- SUPPLIED DATA -
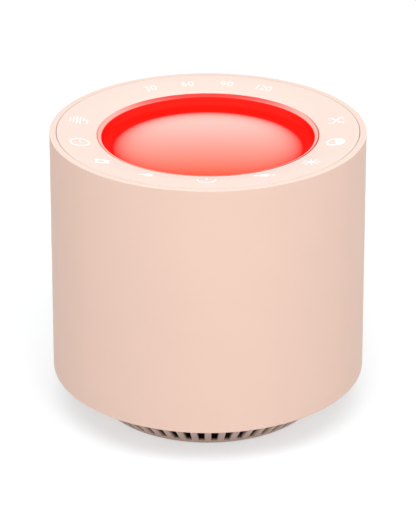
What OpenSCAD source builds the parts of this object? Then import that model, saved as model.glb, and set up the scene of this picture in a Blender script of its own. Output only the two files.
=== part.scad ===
// White noise sound machine: a drum with a glowing dish and a touch ring on top,
// on a slotted foot that a down-firing speaker plays into.
// Origin: centre of the face that it stands on, +Z up. The front is -Y, the power socket is at +Y.

/* [Body shell] */
// Outer diameter at the shell's lower edge
shell_d_bottom = 100; // [99:0.5:108]
// Outer diameter at the shell's top edge
shell_d_top = 98.2; // [97.4:0.1:107]
// Height of the shell
shell_h = 80; // [74:1:110]
// Height of the shell's lower edge above the table
shell_lift = 12; // [10:0.5:20]
// Wall of the shell
shell_wall = 2; // [1.6:0.1:2.4]
// Rounding of the shell's outer edges
shell_round = 0.2; // [0.1:0.1:0.9]
// Width of the ledge under the touch ring
ledge_w = 2.4; // [1.6:0.1:2.8]
// Thickness of the ledge under the touch ring
ledge_t = 1.8; // [1.2:0.1:3]

/* [Touch ring] */
// Width of the ring, from its outer edge to the dish
ring_w = 12.4; // [11.5:0.1:14]
// How far the crowned top falls from its outer edge to its inner edge
ring_drop = 1.5; // [0.5:0.1:2.5]
// Thickness of the ring at its inner edge
ring_edge_t = 1.7; // [1.2:0.1:2.5]
// Seam between the ring and the shell's rim
ring_gap = 0.2; // [0.1:0.05:0.4]
// Rounding of the ring's inner edge
ring_round = 0.5; // [0.2:0.1:0.8]
// Thickness of the bonding tape
adhesive_t = 0.2; // [0.1:0.05:0.4]
// Thickness of the touch board
touch_board_t = 1.2; // [0.8:0.1:1.6]

/* [Light dish] */
// Depth of the dish below its rim
dish_depth = 4.7; // [4:0.1:7]
// Radius of the rounded lip
dish_lip_r = 1.3; // [0.6:0.1:1.8]
// Rise of the dish floor at its centre
dish_dome = 0.8; // [0:0.1:1.5]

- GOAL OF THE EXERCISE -
Lines from the beginning of the data above through the line containing "socket is at +Y." are to be returned exactly, and no others.

- SOLUTION TO THIS PROBLEM -
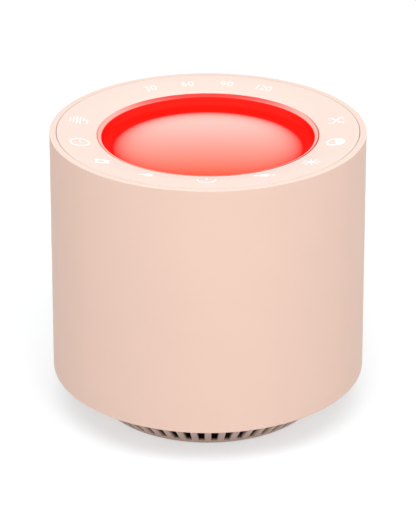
What OpenSCAD source builds the parts of this object? Then import that model, saved as model.glb, and set up the scene of this picture in a Blender script of its own. Output only the two files.
=== part.scad ===
// White noise sound machine: a drum with a glowing dish and a touch ring on top,
// on a slotted foot that a down-firing speaker plays into.
// Origin: centre of the face that it stands on, +Z up. The front is -Y, the power socket is at +Y.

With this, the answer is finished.